Gazetecilik faaliyetinin ve gazetecilerin sosyal medya paylaşımlarının adeta kriminalize edildiği raporda; BBC Türkçe, Deutsche Welle (DW) Türkçe, Voice of America (VOA) Türkçe, Sputnik Türkiye, Euronews Türkiye, CRI (Çin Uluslararası Radyosu) Türk ve Independent Türkçe kurumlarının yayın politikaları ile ilgili fişlemeye varan tespitler ve bu kurumlarda çalışan Türkiyeli gazetecilerin listesi bulunuyordu. Listedeki gazetecilerin özgeçmişi ve sosyal medya paylaşımlarındaki eğilimlerin tek tek listelenerek gazetecilerin sosyal medya sayfalarından ekran görüntüleri de eklenmişti.

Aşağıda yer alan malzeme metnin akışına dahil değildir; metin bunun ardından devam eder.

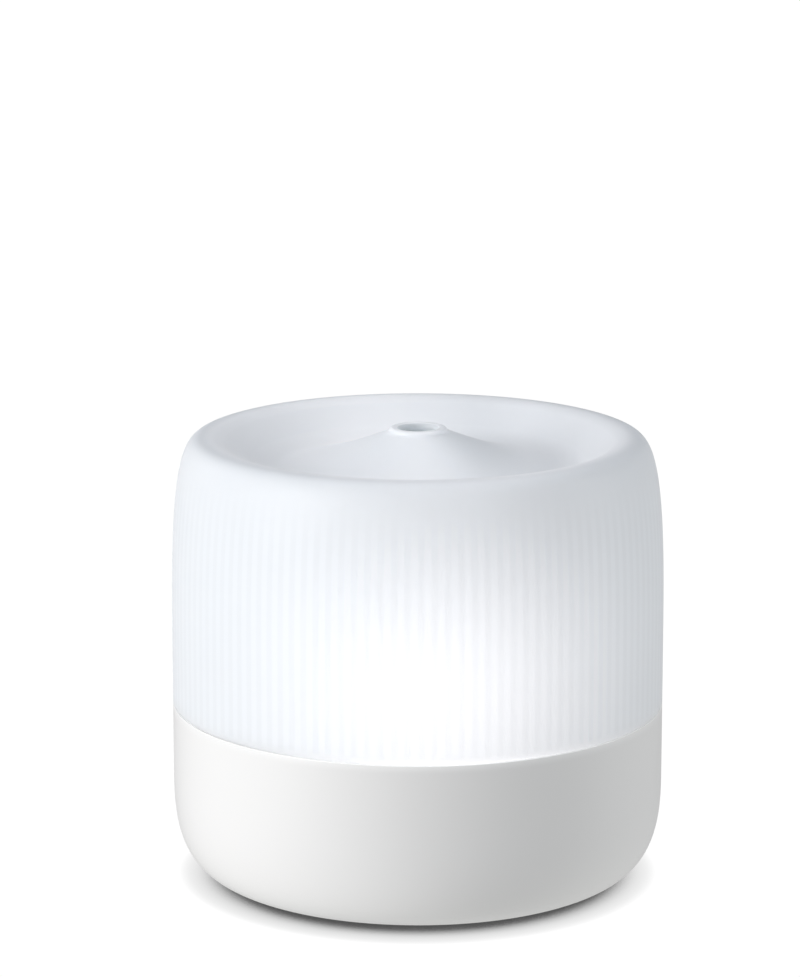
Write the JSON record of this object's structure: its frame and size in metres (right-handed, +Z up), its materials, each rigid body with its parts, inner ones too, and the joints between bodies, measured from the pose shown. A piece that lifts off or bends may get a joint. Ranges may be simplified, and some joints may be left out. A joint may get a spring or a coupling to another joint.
{
  "type": "essential oil diffuser",
  "caption": "Round tabletop diffuser: a white base with a water tank and ultrasonic mist maker, under a lift-off frosted cover with a dished top and a central outlet.",
  "frame": {"origin": "on the body's axis, in the plane that the rubber feet stand on", "axes": "+Z up along the body's axis, -Y towards the front, +Y towards the buttons and the power inlet"},
  "size_m": [0.12, 0.12, 0.1116],
  "materials": {
    "frosted_cover": "satin, frosted and translucent cool white",
    "natural_plastic": "translucent natural plastic",
    "tank_plastic": "translucent white, satin",
    "dark_rubber": "matt",
    "light_silicone": "matt silicone",
    "plated_disc": "plated ceramic disc",
    "screw_steel": "zinc plated",
    "board_white": "white solder mask",
    "light_chip": "clear lens over yellow phosphor",
    "base_white": "smooth white, semi-gloss",
    "plate_white": "fine moulded texture",
    "black_plastic": "satin",
    "bush_brass": "turned",
    "copper_winding": "enamelled copper wire on a core",
    "magnet_ferrite": "sintered ferrite",
    "board_green": "green solder mask",
    "can_aluminium": "satin",
    "connector_ivory": "moulded nylon",
    "contact_metal": "nickel plated",
    "black_insulation": "satin insulation",
    "red_insulation": "satin insulation",
    "white_insulation": "satin insulation"
  },
  "bodies": {
    "base": {"water_tank": "tank_plastic", "air_tower": "tank_plastic", "tank_gasket": "dark_rubber", "piezo_seal": "light_silicone", "piezo_disc": "plated_disc", "piezo_retainer": "natural_plastic", "piezo_screws": "screw_steel", "light_board": "board_white", "light_chips": "light_chip", "light_board_screws": "screw_steel", "base_shell": "base_white", "base_plate": "plate_white", "base_plate_screws": "screw_steel", "rubber_feet": "dark_rubber", "fan_frame": "black_plastic", "fan_bush": "bush_brass", "fan_stator": "copper_winding", "fan_screws": "screw_steel", "air_duct": "natural_plastic", "main_board": "board_green", "board_screws": "screw_steel", "capacitors": "can_aluminium", "power_coil": "copper_winding", "heat_sink": "can_aluminium", "driver_chips": "black_plastic", "connectors": "connector_ivory", "switch_board": "board_green", "switch_housings": "black_plastic", "switch_board_screws": "screw_steel", "power_inlet": "black_plastic", "inlet_contacts": "contact_metal", "inlet_nut": "screw_steel", "inlet_lead": "black_insulation", "fan_lead": "black_insulation", "piezo_lead": "red_insulation", "light_lead": "white_insulation", "switch_lead": "white_insulation"},
    "cover": {"cover": "frosted_cover", "mist_guide": "natural_plastic"},
    "mist_button": {"mist_button": "base_white", "mist_switch_plunger": "black_plastic"},
    "light_button": {"light_button": "base_white", "light_switch_plunger": "black_plastic"},
    "fan_rotor": {"fan_rotor": "black_plastic", "fan_magnet": "magnet_ferrite", "fan_shaft": "screw_steel"}
  },
  "joints": [
    {"name": "cover_lift", "type": "slide", "parent": "base", "child": "cover", "axis": [0, 0, 1], "range_m": [0, 0.08]},
    {"name": "mist_button_press", "type": "slide", "parent": "base", "child": "mist_button", "axis": [0, -1, 0], "range_m": [0, 0.0005], "stiffness_N_per_m": 1500},
    {"name": "light_button_press", "type": "slide", "parent": "base", "child": "light_button", "axis": [0, -1, 0], "range_m": [0, 0.0005], "stiffness_N_per_m": 1500},
    {"name": "fan_spin", "type": "hinge", "parent": "base", "child": "fan_rotor", "pos_m": [-0.01202, 0.01202, 0.0102], "axis": [0, 0, 1], "continuous": true}
  ]
}
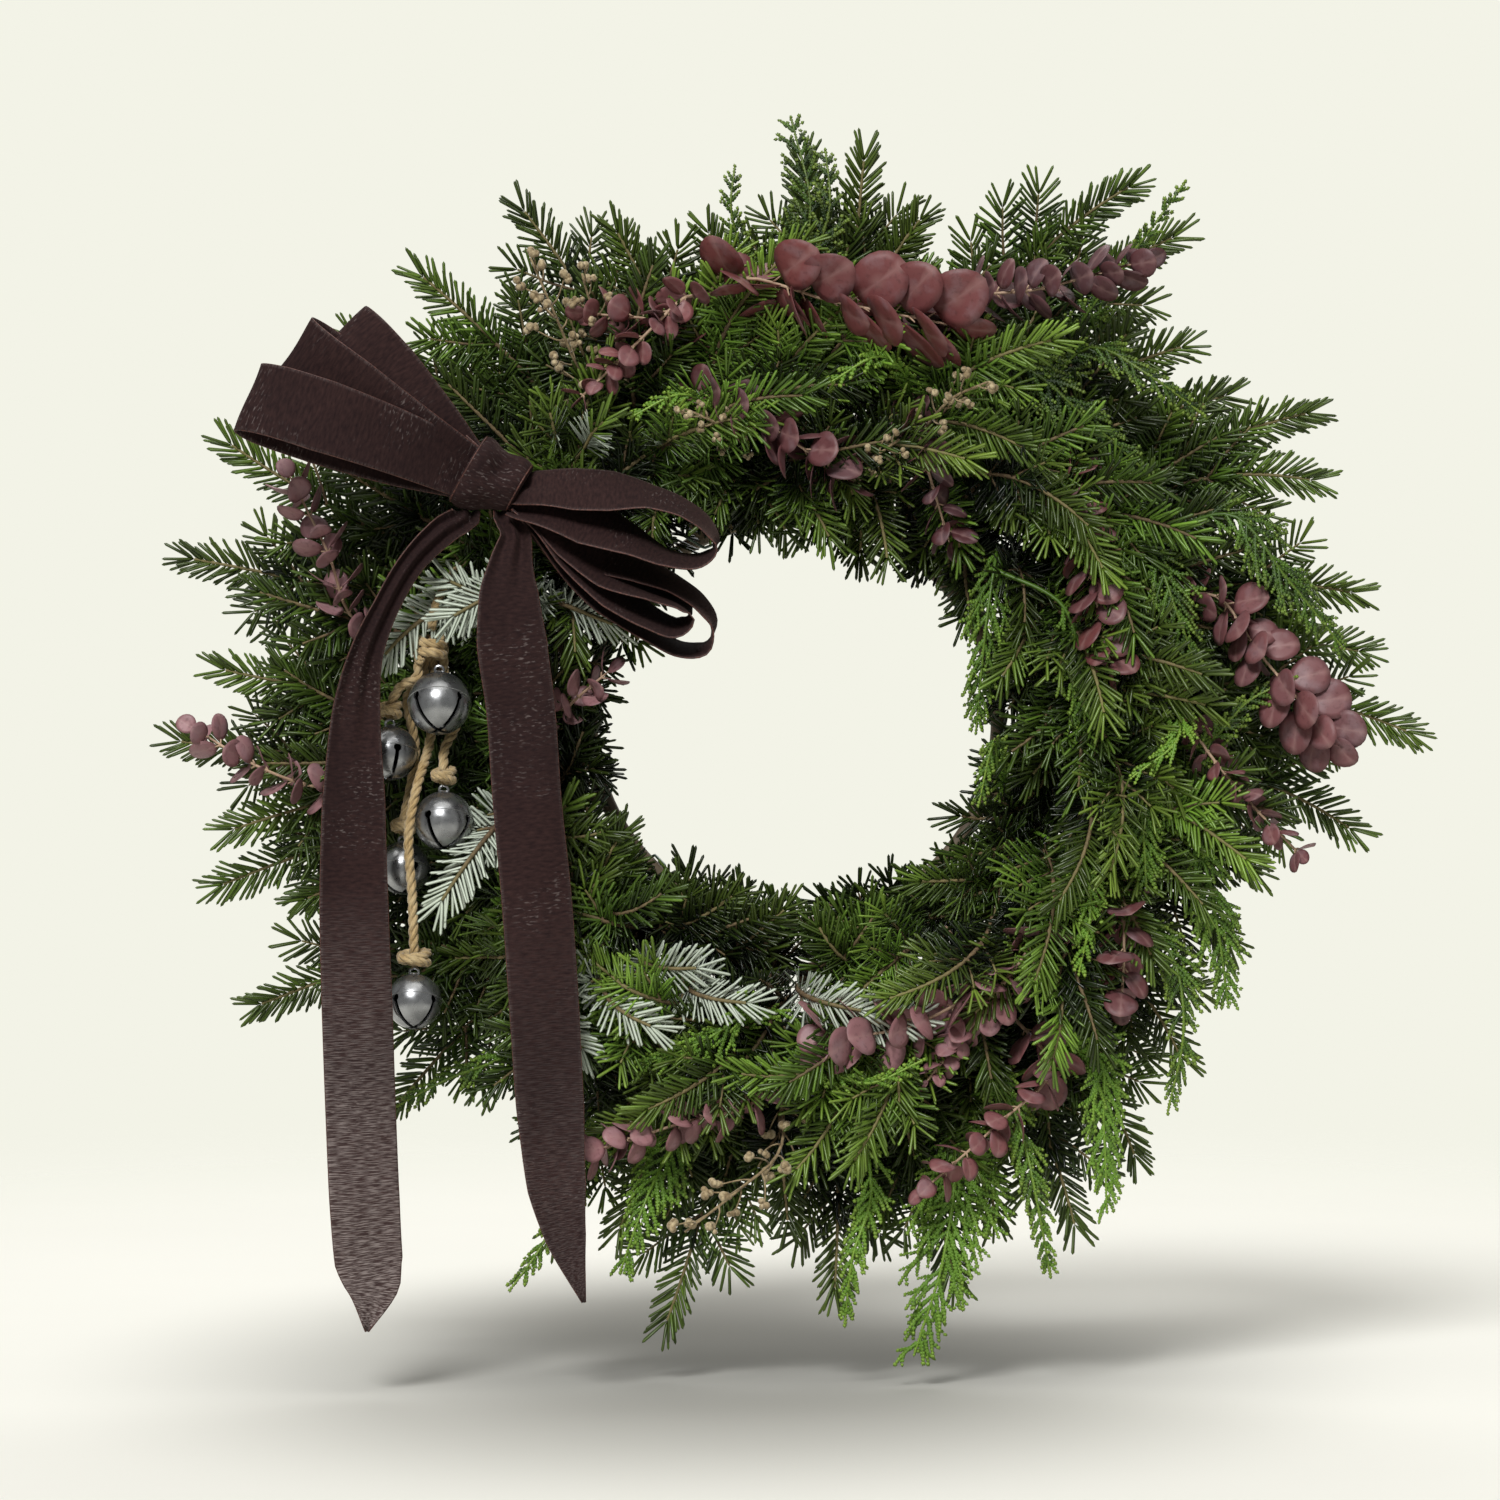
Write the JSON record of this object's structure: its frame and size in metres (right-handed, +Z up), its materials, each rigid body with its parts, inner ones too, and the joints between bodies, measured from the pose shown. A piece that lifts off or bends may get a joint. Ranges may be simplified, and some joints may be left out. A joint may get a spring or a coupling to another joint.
{
  "type": "fresh evergreen wreath",
  "caption": "Round hanging wreath of fresh fir, cedar and eucalyptus on a flat ring, with an open middle, a velvet bow with long tails and jingle bells on jute rope.",
  "frame": {"origin": "the place where a hook or nail bears under the frame's outer rail, at the top, on the wall plane", "axes": "+Z up, -Y out of the wreath's face towards the viewer, +Y towards the wall it hangs on, +X to the viewer's right"},
  "size_m": [0.6987, 0.1453, 0.6862],
  "materials": {
    "fir": "dark green fir needles with a waxy sheen, paler beneath, on brown twigs",
    "cedar": "yellow-green flat cedar scales",
    "eucalyptus": "matt burgundy and mauve preserved eucalyptus leaves with a grey bloom",
    "dried_flower": "dry tan flower heads and stems",
    "velvet": "dark brown velvet ribbon with thin copper edges",
    "jute": "three-ply twisted jute",
    "bell_metal": "satin silver",
    "pellet_steel": "plain steel",
    "willow": "smooth grey-brown bent wood",
    "green_wire": "green floral wire"
  },
  "bodies": {
    "root": {"wreath_frame": "willow", "binding_wire": "green_wire", "bow_knot": "velvet", "bow_loops_left": "velvet", "bow_loops_right": "velvet", "bow_tail_left": "velvet", "bow_tail_right": "velvet", "bow_tie_wire": "green_wire", "bell_1": "bell_metal", "bell_2": "bell_metal", "bell_3": "bell_metal", "bell_4": "bell_metal", "bell_5": "bell_metal", "bell_pellet_1": "pellet_steel", "bell_pellet_2": "pellet_steel", "bell_pellet_3": "pellet_steel", "bell_pellet_4": "pellet_steel", "bell_pellet_5": "pellet_steel", "rope_coil": "jute", "rope_strand_2": "jute", "rope_strand_3": "jute", "rope_strand_4": "jute", "rope_strand_5": "jute", "rope_hanger": "jute", "eucalyptus_01": "eucalyptus", "eucalyptus_02": "eucalyptus", "eucalyptus_03": "eucalyptus", "eucalyptus_04": "eucalyptus", "eucalyptus_05": "eucalyptus", "eucalyptus_06": "eucalyptus", "eucalyptus_07": "eucalyptus", "eucalyptus_08": "eucalyptus", "eucalyptus_09": "eucalyptus", "eucalyptus_10": "eucalyptus", "eucalyptus_11": "eucalyptus", "eucalyptus_12": "eucalyptus", "eucalyptus_13": "eucalyptus", "eucalyptus_14": "eucalyptus", "dried_sprig_1": "dried_flower", "dried_sprig_2": "dried_flower", "dried_sprig_3": "dried_flower", "cedar_spray_1": "cedar", "cedar_spray_2": "cedar", "cedar_spray_3": "cedar", "cedar_spray_4": "cedar", "cedar_spray_5": "cedar", "cedar_spray_6": "cedar", "fir_bunch_01": "fir", "fir_bunch_02": "fir", "fir_bunch_03": "fir", "fir_bunch_04": "fir", "fir_bunch_05": "fir", "fir_bunch_06": "fir", "fir_bunch_07": "fir", "fir_bunch_08": "fir", "fir_bunch_09": "fir", "fir_bunch_10": "fir", "fir_bunch_11": "fir", "fir_bunch_12": "fir", "fir_bunch_13": "fir"}
  },
  "joints": []
}
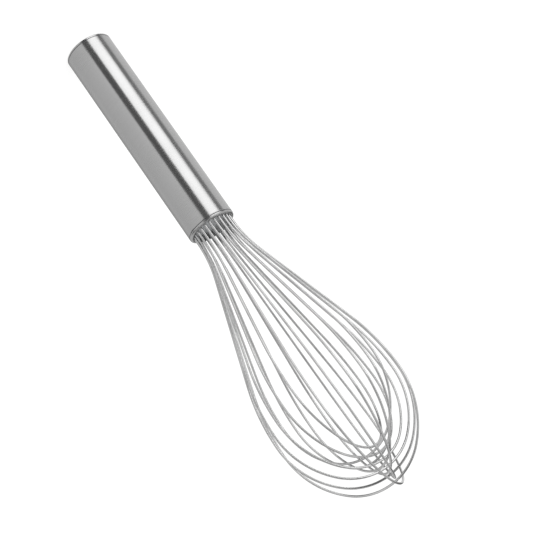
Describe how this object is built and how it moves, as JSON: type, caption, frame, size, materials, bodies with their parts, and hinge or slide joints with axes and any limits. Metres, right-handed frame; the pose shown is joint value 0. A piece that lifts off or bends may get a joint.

RSF TÜRKÇE, EVRENSEL, BİRGÜN İLE GAZETE DUVAR’DA VARDI

Meşru gazetecilik faaliyetinin ve sosyal medya paylaşımlarının gayrimeşru gösterilmeye çalışıldığı raporda RSF Türkçe, Evrensel, BirGün ve Gazete Duvar hesaplarının paylaşımlarını retweet’lemek “hükümet karşıtı bir duruşa sahip olduğunu göstermek” olarak nitelendirilmişti. İçinde gazeteciler hakkında “hükümet karşıtı bir dili olduğu açıktır” ve “spekülatif konular üzerinden hükümete yönelik yaptığı suçlayıcı iddialarla dikkat çekmektedir” gibi ifadelerin geçtiği rapor, uluslararası kurumlarda çalışan Türkiyeli gazetecileri açıkça hedef gösterdiği belirtilerek toplumun pek çok kesiminden tepki çekmişti.